- **What needs to be done**: Reproduce each line exactly.

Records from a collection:
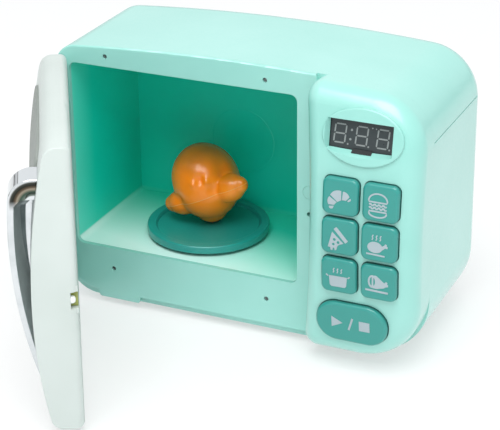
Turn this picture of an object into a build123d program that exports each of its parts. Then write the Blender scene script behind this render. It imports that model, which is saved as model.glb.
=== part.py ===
from build123d import *
from math import sqrt, sin, cos, asin
import os

os.makedirs("parts", exist_ok=True)

# Toy microwave oven. All lengths are millimetres.
# X runs to the right along the front, Y runs from the front to the back, Z runs up from the table.
# The pieces are laid out from the middle of the housing's footprint. finish() then moves them so
# that the origin lies on the table, at the centre of the front left foot's underside.

# Housing
housing_width = 268.0
housing_depth = 110.0
crown_height = 195.0
crown_sag = 6.5
foot_height = 4.6
shell_wall = 2.4
rim_width = 4.5
seam_height = 158.0
seam_groove = 0.6
back_edge_radius = 20.0
top_left_radius = 17.0
top_right_radius = 36.0
bottom_left_radius = 24.0
bottom_right_radius = 42.0
overrun = 6.0

# Front frame: flat bezel on the left, convex control panel on the right
bezel_thickness = 3.0
bezel_rise = 4.6
bezel_edge_radius = 1.2
lip_centre = -91.8
lip_width = 32.0
lip_radius = 2.0
panel_left = 53.0
panel_bow = 7.3
panel_depth = 28.5
panel_wall = 2.6
panel_arc_radius = 425.0
panel_arc_height = 90.0
panel_edge_radius = 14.0
panel_left_radius = 9.0

# Oven opening and the liner behind it
opening_left = -123.4
opening_width = 166.2
opening_bottom = 43.7
opening_height = 134.0
opening_radius = 5.0
cavity_depth = 98.0
liner_wall = 2.0
liner_radius = 3.0
liner_flange = 3.0

# Small screws in the bezel
bezel_screw_left = -95.5
bezel_screw_right = 20.4
bezel_screw_low = 28.0
bezel_screw_high = 184.9
bezel_screw_head = 1.4
bezel_screw_shank = 0.9
bezel_screw_length = 6.0
bezel_screw_sink = 0.6

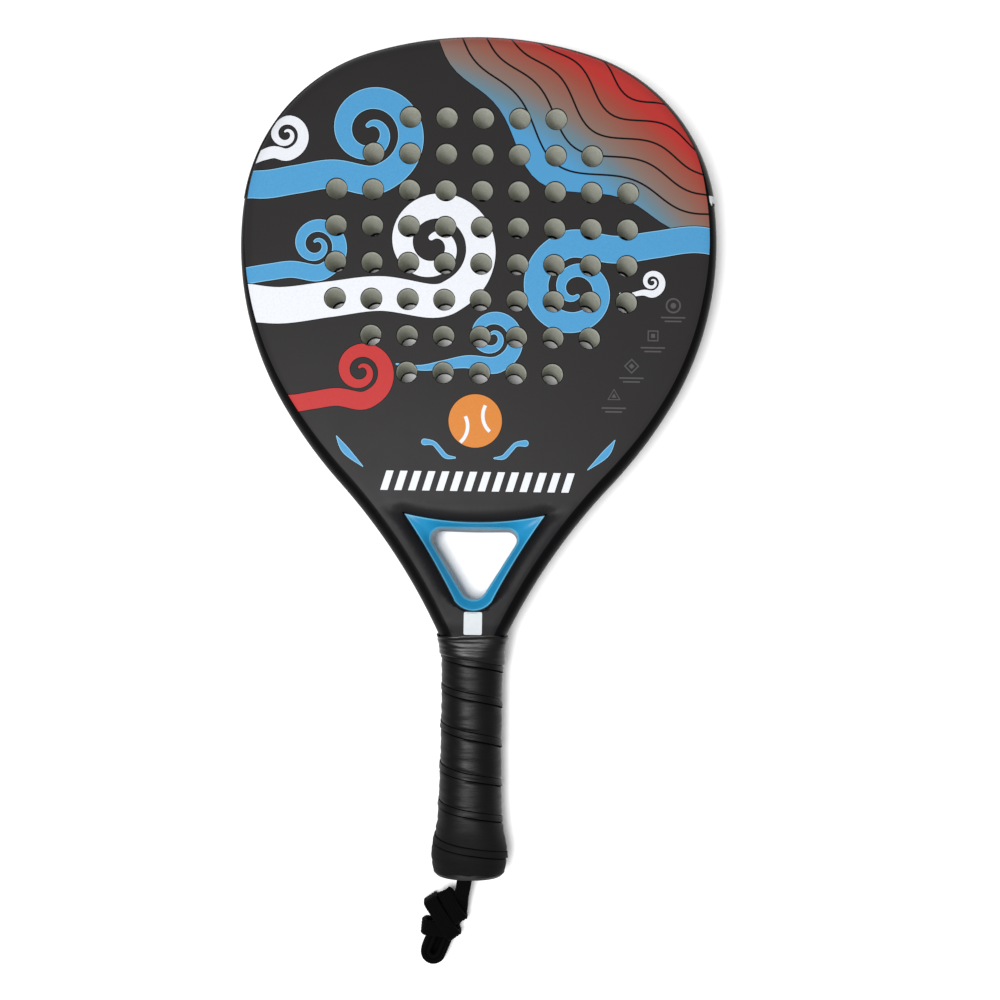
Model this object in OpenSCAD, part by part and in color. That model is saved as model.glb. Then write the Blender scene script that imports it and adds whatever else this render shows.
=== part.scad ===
// Padel racket: a foam-cored, tube-framed paddle with a bored face, an open throat,
// a gripped handle and a wrist strap.
// It lies on its back: +X right, +Y from the butt to the crown, +Z up out of the front face.
// The origin is on the resting plane, midway between the butt and the crown.
// All sizes are in millimetres.

/* [Overall] */
// Length from the butt's end to the crown, over the rim tape
total_length = 455; // [453:0.5:457]
// Thickness of the head over both faces
head_t = 38; // [36:0.5:38]

/* [Head outline] */
// Radius of the crown arc
crown_r = 200; // [196:1:204]
// Turn of half of the crown arc, in degrees
crown_turn = 17.5; // [17:0.5:18]
// Radius of the shoulder arc
shoulder_r = 97; // [95:0.5:98]
// Turn of the shoulder arc, in degrees
shoulder_turn = 64.5; // [64:0.5:65]
// Radius of the flank arc, at the widest part
flank_r = 170; // [167:1:172]
// Turn of the flank arc, in degrees
flank_turn = 39; // [38.5:0.5:39.5]
// Radius of the cheek arc, below the flank
cheek_r = 260; // [255:1:265]
// Turn of the cheek arc, in degrees
cheek_turn = 11.5; // [11:0.5:12]
// Radius of the inward curve of the arms
arm_r = 330; // [325:1:335]
// Turn of the arms' curve, in degrees, past the end of the yoke
arm_turn = 22; // [21:0.5:23]

/* [Frame tube] */
// Width of the frame tube across the rim
band = 15; // [14:0.5:16]
// Wall of the frame tube
tube_wall = 2.2; // [1.5:0.1:3]
// Radius of the rim's rounded edges on the head
rim_round = 8; // [7:0.5:8]
// Thickness of one face laminate
skin_t = 1.2; // [0.8:0.1:1.4]
// Thickness of one printed film on a face
film_t = 0.3; // [0.2:0.05:0.4]
// Thickness of the rim tape
tape_t = 0.5; // [0.3:0.1:0.6]

/* [Bored holes] */
// Diameter of the bores through the foam
bore_d = 11; // [10:0.5:11]
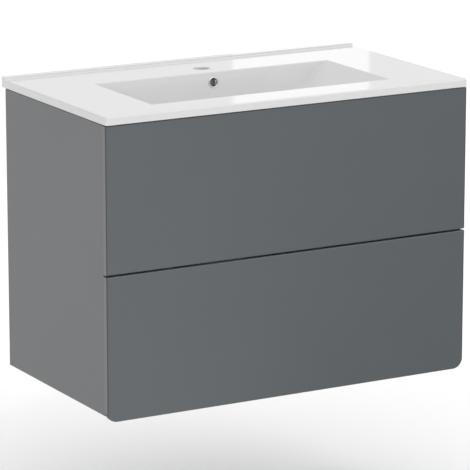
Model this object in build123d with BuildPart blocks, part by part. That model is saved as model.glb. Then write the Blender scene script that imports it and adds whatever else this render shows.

- **Correct output**:
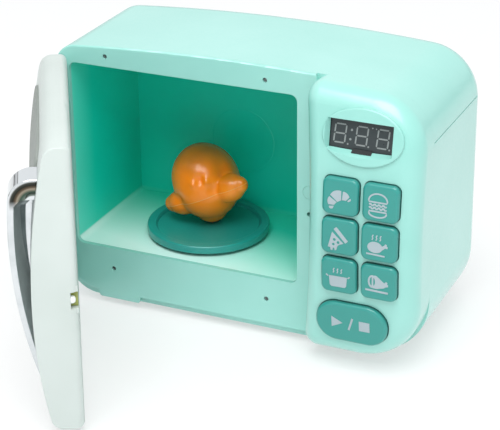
Turn this picture of an object into a build123d program that exports each of its parts. Then write the Blender scene script behind this render. It imports that model, which is saved as model.glb.
=== part.py ===
from build123d import *
from math import sqrt, sin, cos, asin
import os

os.makedirs("parts", exist_ok=True)

# Toy microwave oven. All lengths are millimetres.
# X runs to the right along the front, Y runs from the front to the back, Z runs up from the table.
# The pieces are laid out from the middle of the housing's footprint. finish() then moves them so
# that the origin lies on the table, at the centre of the front left foot's underside.

# Housing
housing_width = 268.0
housing_depth = 110.0
crown_height = 195.0
crown_sag = 6.5
foot_height = 4.6
shell_wall = 2.4
rim_width = 4.5
seam_height = 158.0
seam_groove = 0.6
back_edge_radius = 20.0
top_left_radius = 17.0
top_right_radius = 36.0
bottom_left_radius = 24.0
bottom_right_radius = 42.0
overrun = 6.0

# Front frame: flat bezel on the left, convex control panel on the right
bezel_thickness = 3.0
bezel_rise = 4.6
bezel_edge_radius = 1.2
lip_centre = -91.8
lip_width = 32.0
lip_radius = 2.0
panel_left = 53.0
panel_bow = 7.3
panel_depth = 28.5
panel_wall = 2.6
panel_arc_radius = 425.0
panel_arc_height = 90.0
panel_edge_radius = 14.0
panel_left_radius = 9.0

# Oven opening and the liner behind it
opening_left = -123.4
opening_width = 166.2
opening_bottom = 43.7
opening_height = 134.0
opening_radius = 5.0
cavity_depth = 98.0
liner_wall = 2.0
liner_radius = 3.0
liner_flange = 3.0

# Small screws in the bezel
bezel_screw_left = -95.5
bezel_screw_right = 20.4
bezel_screw_low = 28.0
bezel_screw_high = 184.9
bezel_screw_head = 1.4
bezel_screw_shank = 0.9
bezel_screw_length = 6.0
bezel_screw_sink = 0.6

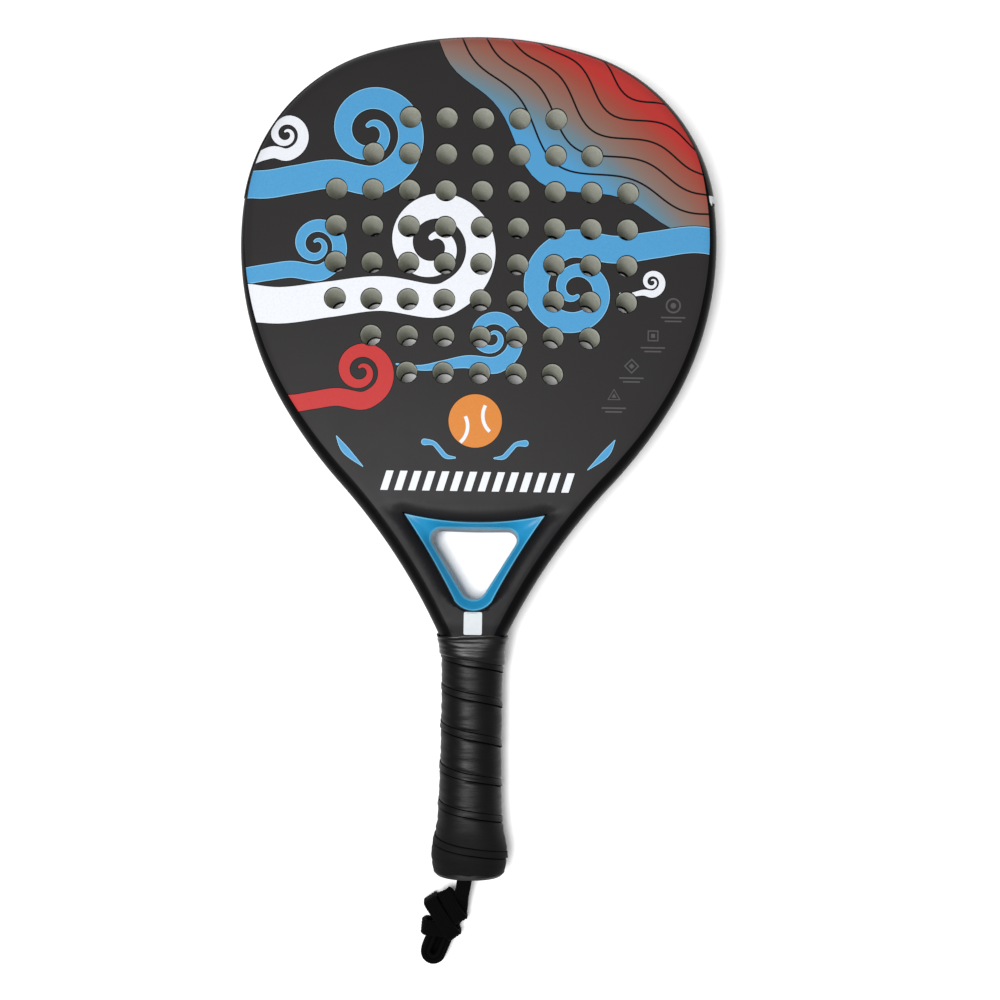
Model this object in OpenSCAD, part by part and in color. That model is saved as model.glb. Then write the Blender scene script that imports it and adds whatever else this render shows.
=== part.scad ===
// Padel racket: a foam-cored, tube-framed paddle with a bored face, an open throat,
// a gripped handle and a wrist strap.
// It lies on its back: +X right, +Y from the butt to the crown, +Z up out of the front face.
// The origin is on the resting plane, midway between the butt and the crown.
// All sizes are in millimetres.

/* [Overall] */
// Length from the butt's end to the crown, over the rim tape
total_length = 455; // [453:0.5:457]
// Thickness of the head over both faces
head_t = 38; // [36:0.5:38]

/* [Head outline] */
// Radius of the crown arc
crown_r = 200; // [196:1:204]
// Turn of half of the crown arc, in degrees
crown_turn = 17.5; // [17:0.5:18]
// Radius of the shoulder arc
shoulder_r = 97; // [95:0.5:98]
// Turn of the shoulder arc, in degrees
shoulder_turn = 64.5; // [64:0.5:65]
// Radius of the flank arc, at the widest part
flank_r = 170; // [167:1:172]
// Turn of the flank arc, in degrees
flank_turn = 39; // [38.5:0.5:39.5]
// Radius of the cheek arc, below the flank
cheek_r = 260; // [255:1:265]
// Turn of the cheek arc, in degrees
cheek_turn = 11.5; // [11:0.5:12]
// Radius of the inward curve of the arms
arm_r = 330; // [325:1:335]
// Turn of the arms' curve, in degrees, past the end of the yoke
arm_turn = 22; // [21:0.5:23]

/* [Frame tube] */
// Width of the frame tube across the rim
band = 15; // [14:0.5:16]
// Wall of the frame tube
tube_wall = 2.2; // [1.5:0.1:3]
// Radius of the rim's rounded edges on the head
rim_round = 8; // [7:0.5:8]
// Thickness of one face laminate
skin_t = 1.2; // [0.8:0.1:1.4]
// Thickness of one printed film on a face
film_t = 0.3; // [0.2:0.05:0.4]
// Thickness of the rim tape
tape_t = 0.5; // [0.3:0.1:0.6]

/* [Bored holes] */
// Diameter of the bores through the foam
bore_d = 11; // [10:0.5:11]
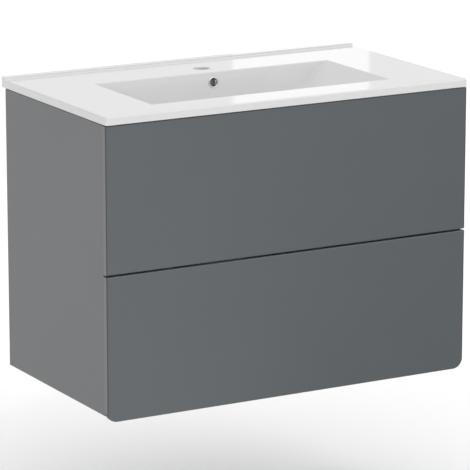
Model this object in build123d with BuildPart blocks, part by part. That model is saved as model.glb. Then write the Blender scene script that imports it and adds whatever else this render shows.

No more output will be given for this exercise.